[begin Source records]
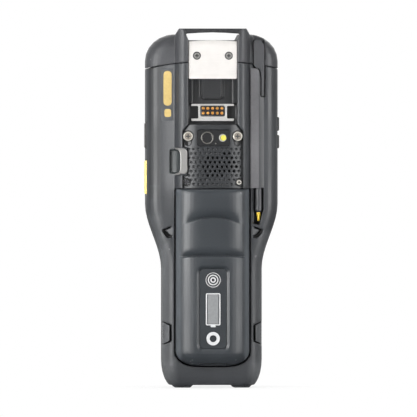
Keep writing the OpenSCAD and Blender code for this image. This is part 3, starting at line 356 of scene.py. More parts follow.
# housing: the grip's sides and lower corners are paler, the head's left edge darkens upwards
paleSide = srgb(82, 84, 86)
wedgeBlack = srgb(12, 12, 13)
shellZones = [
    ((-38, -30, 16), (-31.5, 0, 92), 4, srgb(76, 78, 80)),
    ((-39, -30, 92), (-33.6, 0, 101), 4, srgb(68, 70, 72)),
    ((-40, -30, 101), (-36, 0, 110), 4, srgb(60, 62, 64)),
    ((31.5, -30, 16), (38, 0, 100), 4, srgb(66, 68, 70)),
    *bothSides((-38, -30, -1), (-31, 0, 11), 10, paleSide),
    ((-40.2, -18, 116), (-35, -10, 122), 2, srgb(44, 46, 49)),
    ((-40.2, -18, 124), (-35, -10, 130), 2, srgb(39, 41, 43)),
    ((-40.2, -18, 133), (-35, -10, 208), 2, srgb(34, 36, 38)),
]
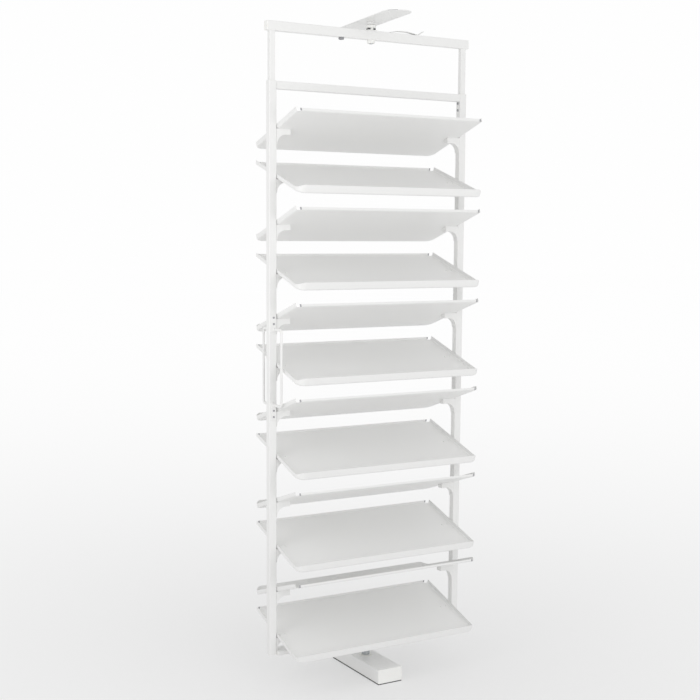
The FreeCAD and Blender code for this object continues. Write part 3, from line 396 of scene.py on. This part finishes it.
[end Source records]
Recopy all the lines exactly as they appear.

Task result:
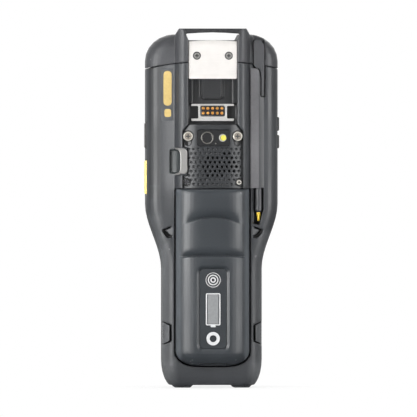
Keep writing the OpenSCAD and Blender code for this image. This is part 3, starting at line 356 of scene.py. More parts follow.
# housing: the grip's sides and lower corners are paler, the head's left edge darkens upwards
paleSide = srgb(82, 84, 86)
wedgeBlack = srgb(12, 12, 13)
shellZones = [
    ((-38, -30, 16), (-31.5, 0, 92), 4, srgb(76, 78, 80)),
    ((-39, -30, 92), (-33.6, 0, 101), 4, srgb(68, 70, 72)),
    ((-40, -30, 101), (-36, 0, 110), 4, srgb(60, 62, 64)),
    ((31.5, -30, 16), (38, 0, 100), 4, srgb(66, 68, 70)),
    *bothSides((-38, -30, -1), (-31, 0, 11), 10, paleSide),
    ((-40.2, -18, 116), (-35, -10, 122), 2, srgb(44, 46, 49)),
    ((-40.2, -18, 124), (-35, -10, 130), 2, srgb(39, 41, 43)),
    ((-40.2, -18, 133), (-35, -10, 208), 2, srgb(34, 36, 38)),
]
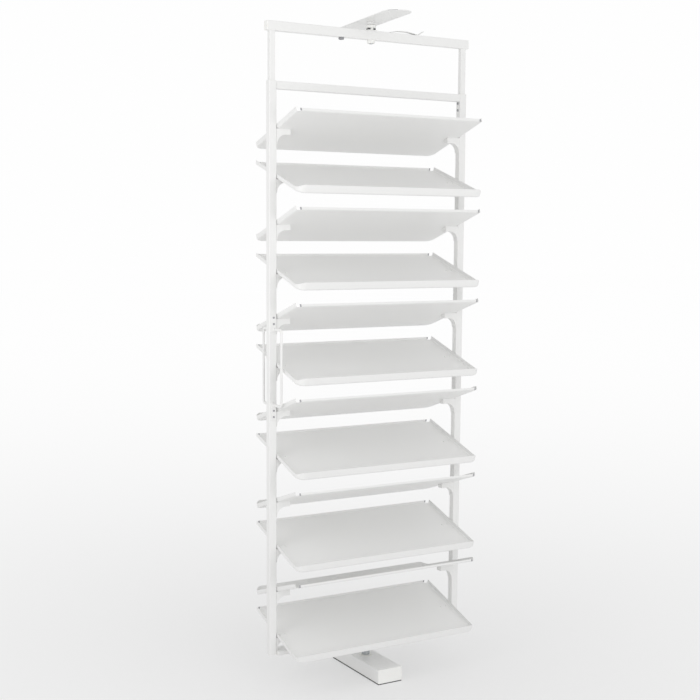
The FreeCAD and Blender code for this object continues. Write part 3, from line 396 of scene.py on. This part finishes it.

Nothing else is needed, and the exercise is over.